Ultimately, Bernstein seeks intervention so he can ask the court to stay this action in favor
of the State Derivative Action, something Defendants have declined to do. Bernstein essentially
has a disagreement with the parties as to litigation strategy, which is not a sufficient basis to find
that Plaintiffs do not adequately represent the corporation's interest in the litigation. In re Johnson
& Johnson Derivative Litig., 900 F. Supp. 2d at 477. Because Bernstein has not met his burden of
demonstrating that Plaintiffs do not adequately represent the interests of corporation, Bernstein
has failed to demonstrate that he has a right to intervene.
B. Permissive Intervention
The court also declines to exercise its discretion to permit intervention so that Bernstein
may pursue a stay of the Federal Derivative Action. Contrary to Bernstein's assertion, the Federal
Derivative Action and State Derivative Action are not entirely parallel. (D.I. 90 at 5). Rather,
Plaintiffs have asserted in this court federal securities claims and state law claims and Bernstein
has asserted in the Court of Chancery only state law claims. This court has "exclusive jurisdiction"

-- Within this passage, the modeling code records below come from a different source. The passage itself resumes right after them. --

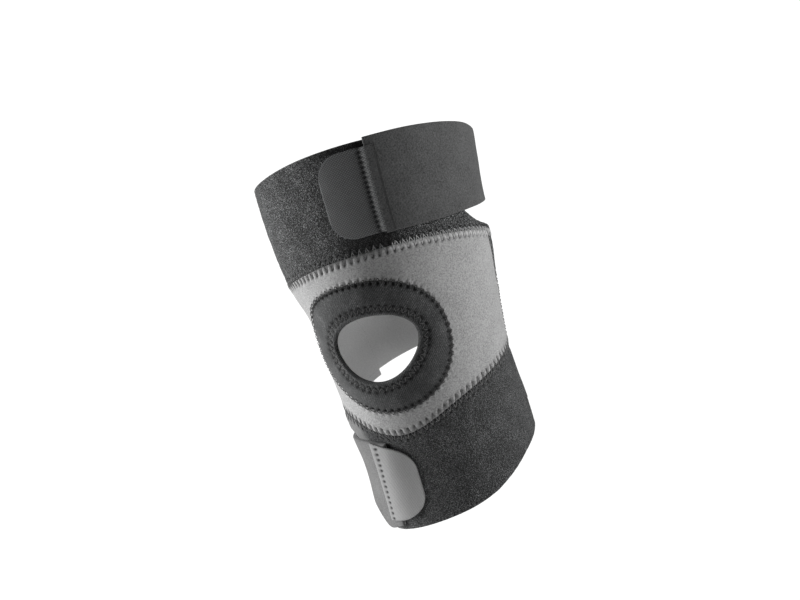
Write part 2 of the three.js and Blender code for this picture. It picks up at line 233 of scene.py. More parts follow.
# Stitching: the pitch along each kind of seam, how far its needle holes and the stitches' other ends lie
# from it, where the upper seam's light stitches begin, and the thread
SEAM_PITCH = 4.8 * MM
RING_PITCH = 4.9 * MM
OPENING_PITCH = 3.9 * MM
HOLE_INSET = 3.6 * MM
OPENING_ROWS = (3.2 * MM, 6.6 * MM)
STITCH_REACH = 3 * MM
LIGHT_STITCH_REACH = 2.2 * MM
RING_STITCH_REACH = 2 * MM
LIGHT_STITCHES = 27.0
HOLE_RADIUS = 0.55 * MM
THREAD_RADIUS = 0.24 * MM
ROW_THREAD_RADIUS = 0.3 * MM
THREAD_SHAKE = 0.3 * MM
THREAD_SINK = 0.5 * MM

# Puckers: how far the needle holes lie from the seam, how high the cloth puffs up, and the holes' depth
CUFF_INSET = 3 * MM
PANEL_PUCKER = (HOLE_INSET, 0.6 * MM, 0.9 * MM)
CUFF_PUCKER = (CUFF_INSET, 0.35 * MM, 0.7 * MM)
RING_PUCKER = (1.6 * MM, 0.5 * MM, 0.8 * MM)
ROUND_RING_PUCKER = (2 * MM, 0.35 * MM, 0.4 * MM)


# Numbers

def lerp(low, high, share):
    return low + (high - low) * share


def smoothstep(value, low, high):
    share = np.clip((value - low) / (high - low), 0, 1)
    return share * share * (3 - 2 * share)


def read_table(rows, key, column, value, period=0.0):
    """A smooth curve through one column of a table; a period makes it close on itself."""
    keys, values = rows[key], rows[column]
    value = np.asarray(value, float)
    if period:
        value = keys[0] + (value - keys[0]) % period
        below = np.searchsorted(keys, value, side="right") - 1
        keys = np.concatenate([[keys[-1] - period], keys, keys[:2] + period])
        values = np.concatenate([[values[-1]], values, values[:2]])
    else:
        below = np.clip(np.searchsorted(keys, value, side="right") - 1, 0, len(keys) - 2)
        keys = np.concatenate([keys[:1], keys, keys[-1:]])
        values = np.concatenate([values[:1], values, values[-1:]])
    keys, values = ([part[below + step] for step in range(4)] for part in (keys, values))
    span = keys[2] - keys[1]
    share = np.clip((value - keys[1]) / span, 0, 1)
    slope_in, slope_out = ((values[i + 2] - values[i]) / (keys[i + 2] - keys[i]) * span for i in (0, 1))
    square, cube = share**2, share**3
    return (
        values[1] * (2 * cube - 3 * square + 1)
        + values[2] * (3 * square - 2 * cube)
        + slope_in * (cube - 2 * square + share)
        + slope_out * (cube - square)
    )


def wander(x, y, cell, seed):
    """Smooth seeded noise from -1 to 1 over a plane, with hills about a cell wide."""
    size = 128
    lattice = np.random.default_rng(seed).uniform(-1, 1, (size, size))
    x, y = np.broadcast_arrays(np.asarray(x) / cell, np.asarray(y) / cell)
    column, row = np.floor(x).astype(int), np.floor(y).astype(int)
    across, up = smoothstep(x - column, 0, 1), smoothstep(y - row, 0, 1)
    at = lambda i, j: lattice[(column + i) % size, (row + j) % size]
    return lerp(lerp(at(0, 0), at(1, 0), across), lerp(at(0, 1), at(1, 1), across), up)


def ridge(distance, width):
    """1 on a line and nearly 0 a width away from it."""
    return np.exp(-((distance / width) ** 2) * 2)


# The leg's skin

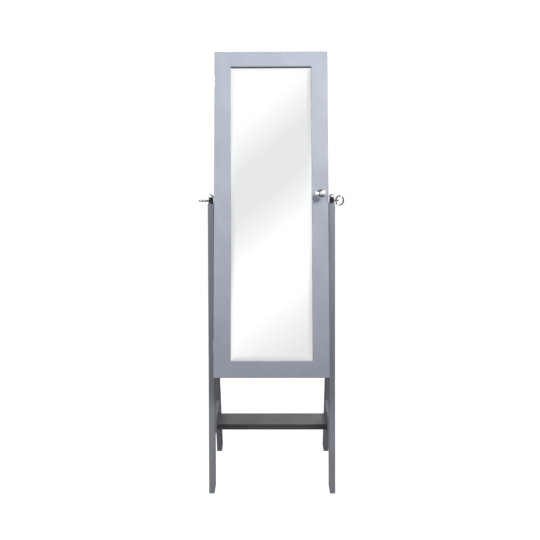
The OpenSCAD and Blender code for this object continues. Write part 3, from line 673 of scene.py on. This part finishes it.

to decide federal securities claims brought pursuant to the Exchange Act. 15 U.S.C. § 78aa(a).
The Supreme Court has made clear that federal courts have a "virtually unflagging obligation ...
to exercise the jurisdiction given them." Colo. River Water Conservation Dist. v. United States,
424 U.S. 800 817 (1976). The Third Circuit has reversed.a trial court that abstained from deciding
federal securities claims in favor of overlapping common law fraud claims being pursued in a state
action. Riley v. Simmons, 45 F.3d 764, 773-74 (3d Cir. 1995). Accordingly, the court declines to
exercise its discretion in favor of permissive intervention, which will only delay resolution of the
federal securities claims.
For the foregoing reasons, Bernstein's motion to intervene (D.I. 90) is DENIED. Because
intervention has been denied, the court will not consider Bernstein's request to stay this action.
An appropriate order will be entered.